FeLoe / DataDonations2021

Material for Organising a Mobile Lab
1 stars 0 forks source link

Checking whether Selenium WhatsApp scraper can be used remotely #46

Open FeLoe opened 3 years ago

FeLoe commented 3 years ago

We have a Selenium scraper for WhatsApp - however, we cannot have respondents set that one up on their own laptop so it would have to work remotely. Problem here is that you first need to scan a QR code for the website to open.

We need to check whether there are any possibilities for using that scraper, otherwise we are back to having people manually export single chats, transferring them to their laptop and dragging them into the system.

vanatteveldt commented 3 years ago

I would think the procedure could be:

(1) Open a zoom or other channel and share our screen (2) carefully show and tell respondents what we want to do, what data it would extract, and show e.g. example with our own whatsapp or a whatsapp account made for this purpose. Check consent again before proceeding. (3) Start the scraper, which opens whatsapp web and shows the QR code on the shared screen (4) Ask respondent to scan the QR code from the shared screen (5) Keep the screen shared while the bot does its work, log off whatsapp, and show the data we stored

Now, of course the bot will actually open all whatsapp messages right on the screen. How can we prevent ourselves from looking, and convince the respondent that we are not looking? Can we minimize the scraper, or insert some custom css to black out all text (except for links - just for show). The latter sounds doable and would be good to show in (2) to convince the student that we really don't want to see their chats

FeLoe commented 3 years ago

Might be a possible solution - the problem is that we need to be in contact "personally" with every user, so for something more large scale this might become difficult. Not sure how to organise screen sharing this way. Also never tried to insert custom CSS - but since we only need one small part of the website for the Links that might be an idea.

One other option (not necessarily easier I think) is to have participants do the WhatsApp login once and then send us their (Firefox or Chrome) profile. When you then use that profile in the Selenium scraper usually no additional QR code scan is needed. But I don't think having them do the scan + locate and send the profile is any easier than the screen sharing option.

FeLoe commented 3 years ago

Just tried it with a super simple iframe implementation of Jitsi and it worked well. I screen shared the QR code from my laptop to my tablet, scanned it there and everything opened :) Seems like this could be a good solution! We mostly would need to generate a meeting ID for the user (most likely including some ID), make sure a corresponding Jitsi meeting is launched on a server and then "show" the user the scraping process. Good thing is: we can already disable that Jitsi asks for audio/video/screen sharing of the user beforehand and to avoid that they turn their camera/mic on.

<iframe allow="" src="https://meet.jit.si/Newtry" true"="" style="height: 400px; width: 50%; border: 0px;">

FeLoe commented 3 years ago

And this is what happens if I include the simple line body { filter: blur(30px); } at the beginning of the Web WhatsApp CSS - I think that way it is sufficiently blurred :)

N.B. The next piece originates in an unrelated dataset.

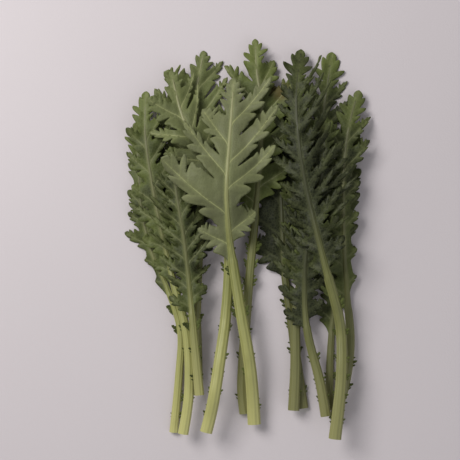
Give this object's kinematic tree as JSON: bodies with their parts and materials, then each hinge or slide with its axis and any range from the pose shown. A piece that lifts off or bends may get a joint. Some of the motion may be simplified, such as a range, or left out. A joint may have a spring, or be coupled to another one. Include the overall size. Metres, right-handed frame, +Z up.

Screenshot 2021-01-26 at 14 17 05

vanatteveldt commented 3 years ago

Excellent! I don't really see a way to do this without screen sharing or something similar (we can email them the QR code - but since you have limited time I'm not convinced that really makes things better).

IF setting up the sharing is problematic, we could post the QR code to a public website (https://digitalevoetsporen.nl/RESPONDENTID) and ask them to go there, but again, not really sure that makes it easier - and showing them what we do might make them more comfortable?

But that could be done even with hundreds of respondents given enough student assistants,

FeLoe commented 3 years ago

I think if we can do it like this (embedded Jitsi, blurred webpage) it is by far the easiest solution for both us and them. I already added the blurring to the existing WhatsApp scraper, apart from that nothing changes. So the steps are:

1) Create Jitsi link for each respondent 2) On the server start up a Jitsi meeting and the scraper displaying the QR code 3) Have respondents start the meeting on the website 4) Start screen sharing 5) When code is scanned, blur the website 6) When all data is scraped, transfer it to user for inspection.

The main issue I see here is that we will have the "unfiltered" data (participant did not yet remove the info they do not want) on a server somewhere, so we might look into using sth temporary for that that can be "destroyed" after sending the data for inspection to the user, having them send the filtered data back to the final destination.

vanatteveldt commented 3 years ago

Sounds good. If desired we can add more feel good steps (show respondent how the program works before getting them to scan, explicitly blurring our only the text and not the links, etc etc) but that's just candies for dandies.

We would not have to store the data anywhere, we can just keep it in memory. Bob's idea was that all server-side anonymization etc would happen only transiently, and the whole data file would be sent back to the client for visualization and consent. So I think this would fit into that general thinking?

FeLoe commented 3 years ago

Yes, that sounds good (and like you will be the person explaining this in detail to the ethics committee :)). Ok, but for now I will assume that we use the scraper. Then I can start implementing anonymization steps in the scraper and tick off another box.